WADA has questions as Spanish court revives Operacion Puerto inquiry

WADA chief Howman says "every possible block has been put in the way" of discovering who besides cyclists might be implicated in Operación Puerto

MADRID (VN) — Alberto Contador will be among those who will give testimony to a Spanish court after it opens hearings into the Operación Puerto doping scandal on Monday, seven years after it erupted in 2006.

The trial in Madrid will do little to boost the credentials of a sport still reeling from Lance Armstrong’s admission that he cheated his way to a record seven Tour de France wins. And some skeptics — among them director-general David Howman of the World Anti-Doping Agency (WADA) — want to know why only cyclists are on the hot seat.

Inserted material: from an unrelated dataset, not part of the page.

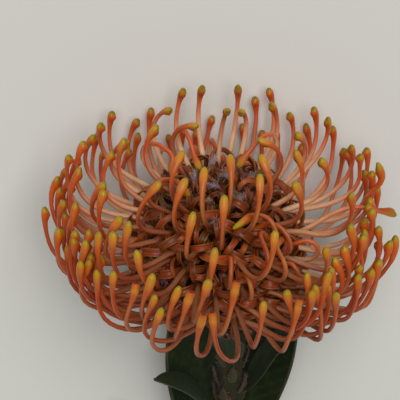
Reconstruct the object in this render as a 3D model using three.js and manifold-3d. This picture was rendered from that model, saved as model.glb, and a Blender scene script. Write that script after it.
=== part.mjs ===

Spanish police raided several apartments and a laboratory in Madrid on May 23, 2006, seizing around 200 bags of blood. A number of top cyclists were implicated, among them Spaniards Alejandro Valverde and Contador, and Italian Ivan Basso.

On the same day, police arrested doctors, sporting directors and trainers suspected of taking part in the doping scheme.

Beginning Monday, five people will have to answer charges of committing an “offense against public health,” including the suspected mastermind of the network, 57-year-old doctor Eufemiano Fuentes.

The others are Fuentes’ sister Yolanda; former Liberty Seguros cycling team director Manolo Saiz; former Comunitat Valencia cycling team chief Vicente Belda; and Belda’s deputy, Jose Ignacio Labarta.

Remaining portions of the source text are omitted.